Matt Bush, Director of Agencies at Google UK discusses what advertisers need to know about the modern football fan.
It has been a good summer for football fans. As the Premier League returns, the thrills of the World Cup Russia fade into memory, along with the once-inescapable chimes of Baddiel & Skinner’s 1996 anthem ‘Three Lions’. But while our World Cup anthems may not have changed since 1996, the ways in which fans are getting their football fix certainly has.
Technology is changing how audiences are engaging with the beautiful game. The 2014 World Cup in Brazil was watched by more than 3.2bn viewers worldwide, with more than one billion tuning in to watch the final between Germany and Argentina. According to FIFA, an estimated further 280m people watched these matches online or on a mobile device, which was described as “a sign that more and more fans are embracing new technology for sports content”.
This trend has continued to grow. At Russia 2018, the BBC announced that England’s game against Tunisia set iPlayer streaming records and ITV reported that 3.3m users watched England beat Colombia on penalties on ITV Player.
Digital technologies play an increasingly fundamental role in connecting fans to their teams off the pitch. A notable development to emerge in the past three years is the partnership between BT Sport and YouTube, which allows fans to watch the Champions League and Europa League finals for free on the platform. Another meaningful move is Amazon securing the rights to stream 20 Premier League games from 2019/20.
Copa90’s recent study on the modern football fan revealed that 76% of all UK football fans watch football highlights online. Furthermore, the study found that 81% of 16-19 year old UK football fans use YouTube to watch a variety of football-related content, from official highlights to freestyle clips. For brands wanting to engage with this traditionally hard-to-reach audience, this represents a ‘tap in’.

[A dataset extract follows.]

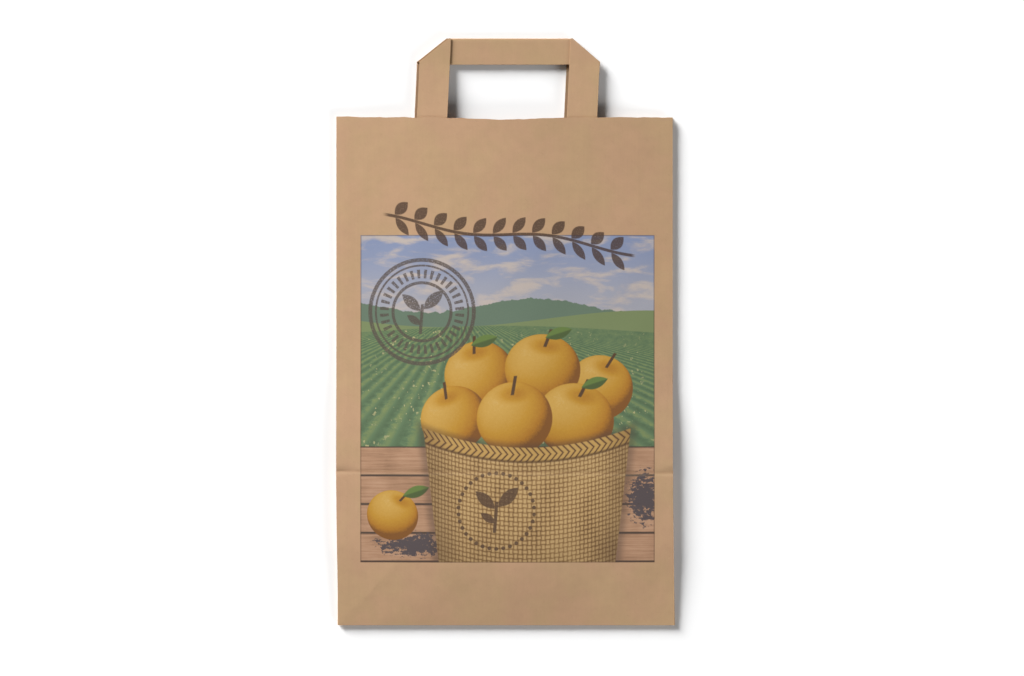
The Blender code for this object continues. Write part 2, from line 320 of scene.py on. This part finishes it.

Platforms like YouTube command the attention of audiences in a unique manner. Ipsos eye-tracking research found that the majority of TV advertising time (55%) lacks real attention due to multitasking and second screening, while finding YouTube mobile advertising to be 84% more likely to receive attention than TV advertising. Combining the level of attention YouTube naturally commands with engaging football content provides brands the opportunity to converse with audiences that are really listening.
The growth of Copa90 since its debut in 2012 is a testament to the size and receptiveness of the YouTube football audience. Amassing 1.6m subscribers and racking up over 322m views, the fan-fuelled channel has quickly placed itself at the epicentre of the online football community. Following a successful partnership with Hyundai at the 2014 World Cup, Copa90 has attracted sponsorship deals with brands such as Adidas and Nissan.
Sky Media recently launched a weekly, live chat show called ‘The Football Social’, airing on YouTube throughout the Premier League season. The talk show has attracted brands such as Beats, Visa, Carling and a partnership with its sister company, Sky Bet, who are to sponsor The Football Social in the biggest branded content deal in Sky Media’s history. This demonstrates that broadcasters and brands alike are ready to evolve alongside the game and its fans, embracing new digital platforms for football.
YouTube is becoming football’s digital home turf because the platform enables fans to do what they love doing when the football isn’t on – which is, of course, talking about football. Channels like ArsenalFanTV have seen meteoric growth, boasting more than 800,000 subscribers (only 50,000 less than Arsenal’s official account) and securing a season-long sponsorship deal with Ladbrokes – for brands, these rising channels offer a genuine alternative to mainstream sports media, which allows them to engage with fans directly.
Taking football out of the TV studio and into the hands of the fans in the stands allows brands to engage in a never-ending, ever-growing conversation with audiences hungry for content. As technology becomes increasingly intertwined in the football experience of fans and players alike, advertisers should be conscious of the game-changing opportunities this digital transformation presents.